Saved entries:

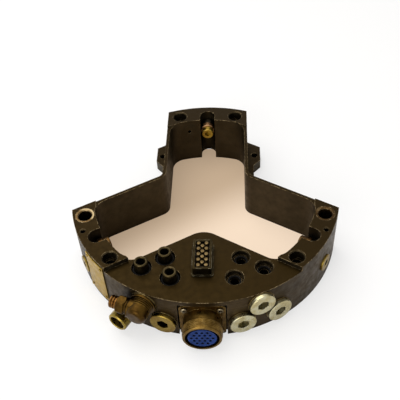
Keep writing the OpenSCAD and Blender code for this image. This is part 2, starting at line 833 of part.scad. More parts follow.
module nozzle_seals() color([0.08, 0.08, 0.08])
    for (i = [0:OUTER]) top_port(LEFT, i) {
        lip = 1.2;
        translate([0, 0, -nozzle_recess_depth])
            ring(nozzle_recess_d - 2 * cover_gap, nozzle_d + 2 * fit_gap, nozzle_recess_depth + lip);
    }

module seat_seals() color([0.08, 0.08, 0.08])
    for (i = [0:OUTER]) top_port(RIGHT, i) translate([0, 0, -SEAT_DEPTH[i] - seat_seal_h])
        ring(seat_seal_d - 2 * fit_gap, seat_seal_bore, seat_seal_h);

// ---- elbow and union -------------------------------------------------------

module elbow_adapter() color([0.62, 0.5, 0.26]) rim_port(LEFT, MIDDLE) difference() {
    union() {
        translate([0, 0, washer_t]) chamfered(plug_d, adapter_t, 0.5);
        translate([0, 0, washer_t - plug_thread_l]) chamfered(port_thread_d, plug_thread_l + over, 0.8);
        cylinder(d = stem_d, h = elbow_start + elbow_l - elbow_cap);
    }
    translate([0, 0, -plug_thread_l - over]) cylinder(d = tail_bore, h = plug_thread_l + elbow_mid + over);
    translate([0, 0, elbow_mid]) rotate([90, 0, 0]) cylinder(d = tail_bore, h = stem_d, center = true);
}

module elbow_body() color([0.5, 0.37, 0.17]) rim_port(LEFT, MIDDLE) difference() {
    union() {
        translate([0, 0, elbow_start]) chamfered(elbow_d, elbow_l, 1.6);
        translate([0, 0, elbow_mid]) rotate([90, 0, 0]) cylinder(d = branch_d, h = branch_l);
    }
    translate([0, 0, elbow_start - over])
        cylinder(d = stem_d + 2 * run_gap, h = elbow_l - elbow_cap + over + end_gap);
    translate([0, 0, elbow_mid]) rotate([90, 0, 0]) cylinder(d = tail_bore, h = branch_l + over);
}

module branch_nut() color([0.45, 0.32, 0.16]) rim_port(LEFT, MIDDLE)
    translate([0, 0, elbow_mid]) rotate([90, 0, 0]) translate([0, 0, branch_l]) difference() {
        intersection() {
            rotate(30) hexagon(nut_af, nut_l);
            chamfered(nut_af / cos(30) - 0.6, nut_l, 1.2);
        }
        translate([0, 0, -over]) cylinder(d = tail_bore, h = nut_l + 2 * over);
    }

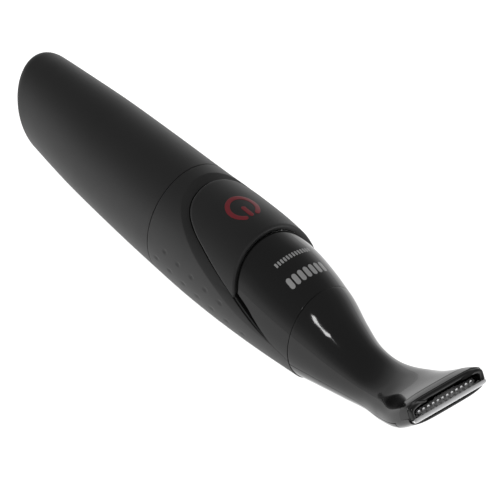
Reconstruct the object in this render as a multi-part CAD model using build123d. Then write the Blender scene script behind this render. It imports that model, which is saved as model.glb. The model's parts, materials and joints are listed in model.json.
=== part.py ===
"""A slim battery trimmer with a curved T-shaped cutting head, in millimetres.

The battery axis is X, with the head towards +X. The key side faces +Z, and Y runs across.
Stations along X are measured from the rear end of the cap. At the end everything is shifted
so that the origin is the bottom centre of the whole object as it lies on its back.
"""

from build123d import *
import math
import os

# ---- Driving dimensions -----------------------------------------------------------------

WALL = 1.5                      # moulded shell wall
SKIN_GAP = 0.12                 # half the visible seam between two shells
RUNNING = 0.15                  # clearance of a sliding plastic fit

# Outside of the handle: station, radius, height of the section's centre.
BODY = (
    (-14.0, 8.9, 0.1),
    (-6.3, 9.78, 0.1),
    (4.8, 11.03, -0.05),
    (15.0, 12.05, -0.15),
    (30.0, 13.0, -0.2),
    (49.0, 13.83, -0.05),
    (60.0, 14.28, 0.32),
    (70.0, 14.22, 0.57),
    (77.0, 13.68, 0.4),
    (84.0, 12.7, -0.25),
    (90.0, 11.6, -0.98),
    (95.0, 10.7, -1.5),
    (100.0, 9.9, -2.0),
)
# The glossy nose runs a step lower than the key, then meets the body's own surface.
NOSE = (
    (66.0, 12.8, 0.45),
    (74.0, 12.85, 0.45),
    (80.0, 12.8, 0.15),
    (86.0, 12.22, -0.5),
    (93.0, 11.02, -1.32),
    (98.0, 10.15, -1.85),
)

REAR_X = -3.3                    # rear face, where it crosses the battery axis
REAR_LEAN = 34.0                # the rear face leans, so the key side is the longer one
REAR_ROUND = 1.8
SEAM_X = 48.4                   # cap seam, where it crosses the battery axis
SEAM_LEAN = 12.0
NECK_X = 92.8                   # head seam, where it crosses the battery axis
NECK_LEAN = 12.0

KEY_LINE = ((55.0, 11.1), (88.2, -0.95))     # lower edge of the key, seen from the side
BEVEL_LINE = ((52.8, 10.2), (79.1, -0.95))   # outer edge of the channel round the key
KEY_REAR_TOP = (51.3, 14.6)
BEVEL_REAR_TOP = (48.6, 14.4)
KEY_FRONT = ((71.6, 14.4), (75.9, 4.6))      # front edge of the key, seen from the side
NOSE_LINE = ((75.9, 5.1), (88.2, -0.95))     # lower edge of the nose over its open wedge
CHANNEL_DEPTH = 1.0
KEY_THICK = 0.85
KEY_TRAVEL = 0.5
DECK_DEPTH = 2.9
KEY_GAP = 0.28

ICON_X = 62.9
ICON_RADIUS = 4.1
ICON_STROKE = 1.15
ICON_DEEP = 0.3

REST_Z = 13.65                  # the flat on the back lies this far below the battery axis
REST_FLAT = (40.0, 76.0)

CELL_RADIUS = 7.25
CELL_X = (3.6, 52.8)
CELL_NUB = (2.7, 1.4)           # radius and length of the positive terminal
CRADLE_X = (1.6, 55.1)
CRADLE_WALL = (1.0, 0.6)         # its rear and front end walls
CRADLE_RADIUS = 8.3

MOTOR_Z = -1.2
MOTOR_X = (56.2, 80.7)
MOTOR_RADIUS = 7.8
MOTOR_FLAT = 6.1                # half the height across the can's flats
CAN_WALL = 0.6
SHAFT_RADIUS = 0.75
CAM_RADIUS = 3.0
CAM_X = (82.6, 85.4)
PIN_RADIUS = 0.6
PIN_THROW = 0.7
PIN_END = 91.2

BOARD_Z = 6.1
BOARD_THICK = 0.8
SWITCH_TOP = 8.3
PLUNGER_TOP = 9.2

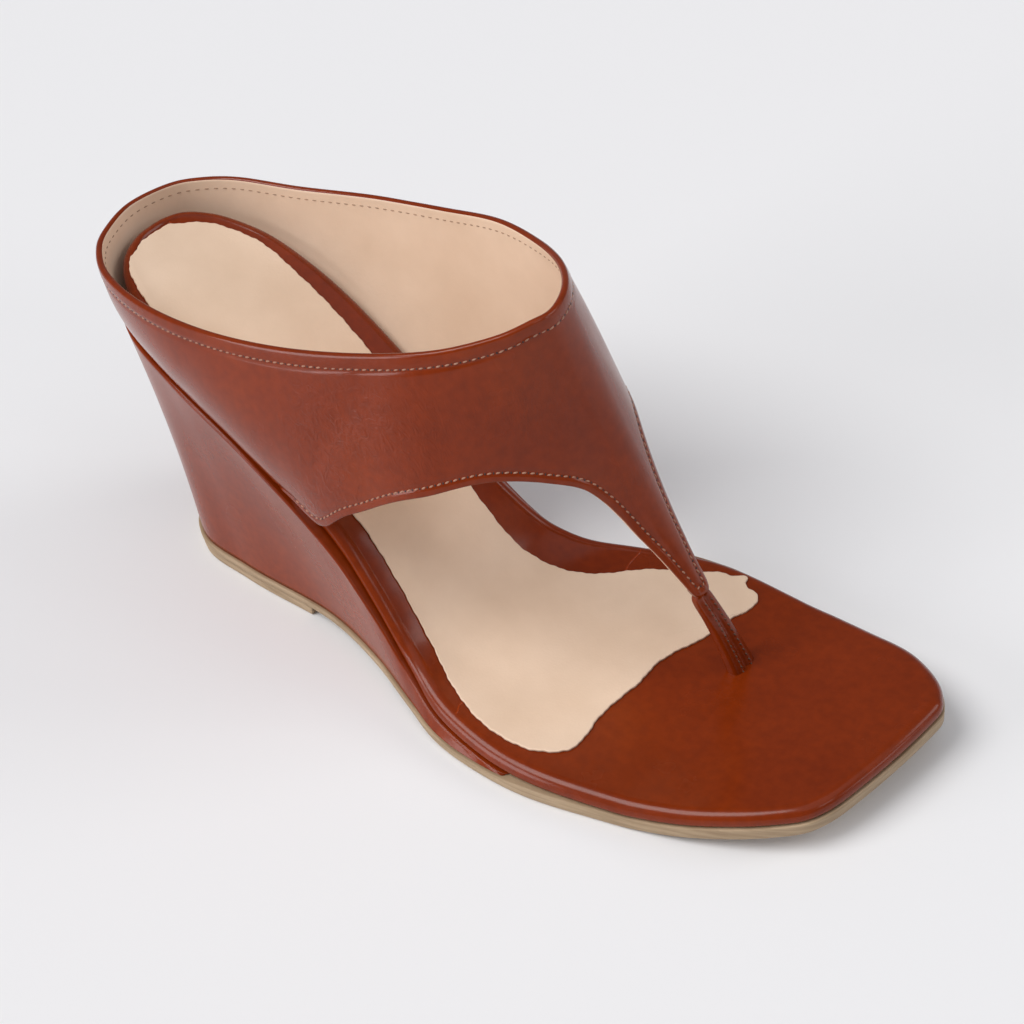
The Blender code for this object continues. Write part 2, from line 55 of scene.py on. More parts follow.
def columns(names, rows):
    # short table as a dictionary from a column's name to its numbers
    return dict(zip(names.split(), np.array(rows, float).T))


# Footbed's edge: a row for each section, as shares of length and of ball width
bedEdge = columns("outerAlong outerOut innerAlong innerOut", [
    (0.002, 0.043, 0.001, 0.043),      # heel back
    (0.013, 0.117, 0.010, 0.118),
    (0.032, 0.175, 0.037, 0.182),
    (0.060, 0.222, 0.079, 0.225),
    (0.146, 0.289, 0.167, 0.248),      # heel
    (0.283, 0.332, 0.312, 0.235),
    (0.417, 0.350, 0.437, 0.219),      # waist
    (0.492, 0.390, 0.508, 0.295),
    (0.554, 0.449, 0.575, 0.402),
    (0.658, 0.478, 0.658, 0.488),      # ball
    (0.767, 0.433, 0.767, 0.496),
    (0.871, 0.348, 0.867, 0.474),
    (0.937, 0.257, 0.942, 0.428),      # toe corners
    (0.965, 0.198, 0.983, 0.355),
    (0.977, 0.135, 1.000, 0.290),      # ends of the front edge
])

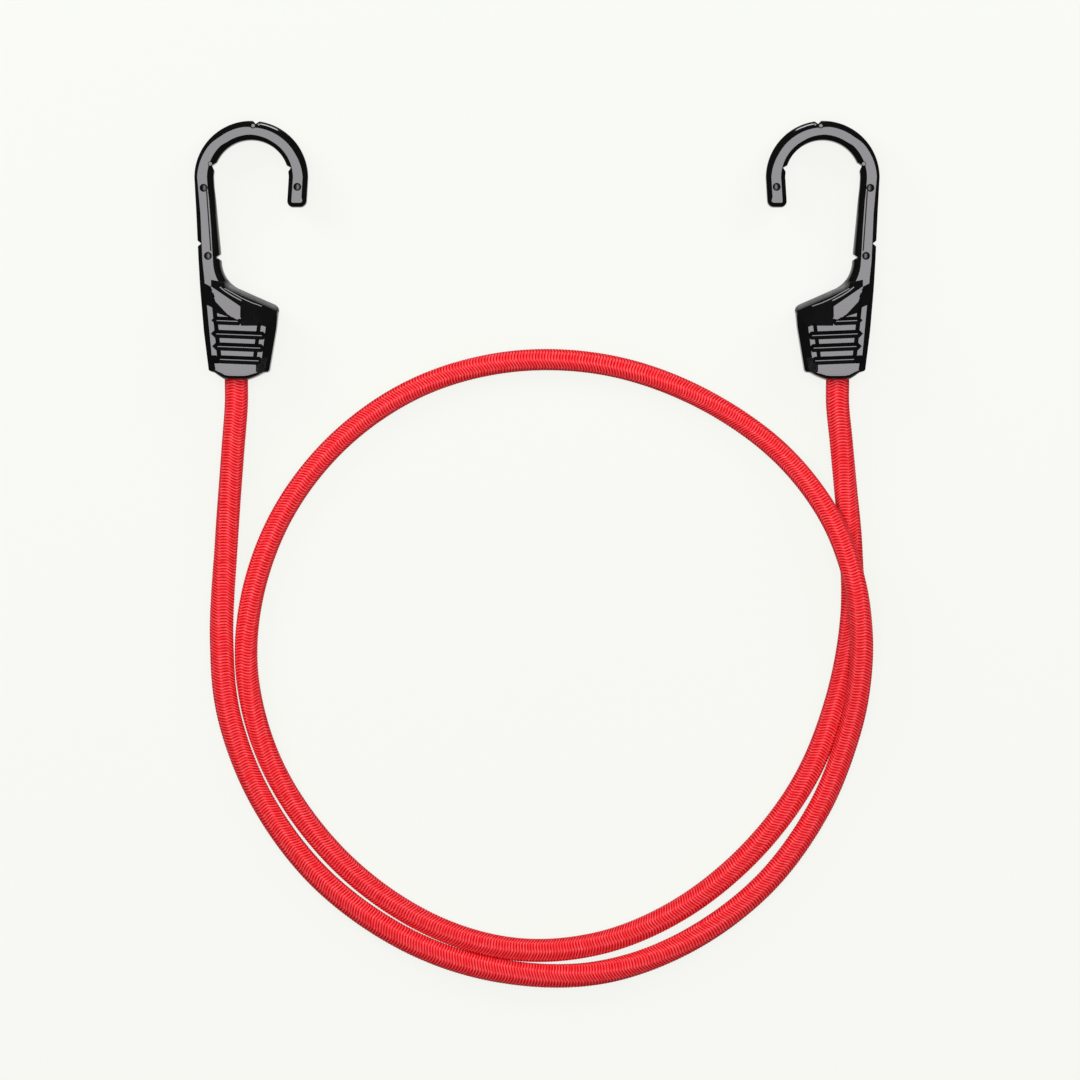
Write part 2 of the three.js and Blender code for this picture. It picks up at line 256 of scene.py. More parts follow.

§ **Problem statement**: In the listing above, find the line with "The Blender code" and the line with "return dict(zip(names.split(), np.array(rows, float).T))", then print exactly those lines and every line between them.

§ **Response to the task**:
The Blender code for this object continues. Write part 2, from line 55 of scene.py on. More parts follow.
def columns(names, rows):
    # short table as a dictionary from a column's name to its numbers
    return dict(zip(names.split(), np.array(rows, float).T))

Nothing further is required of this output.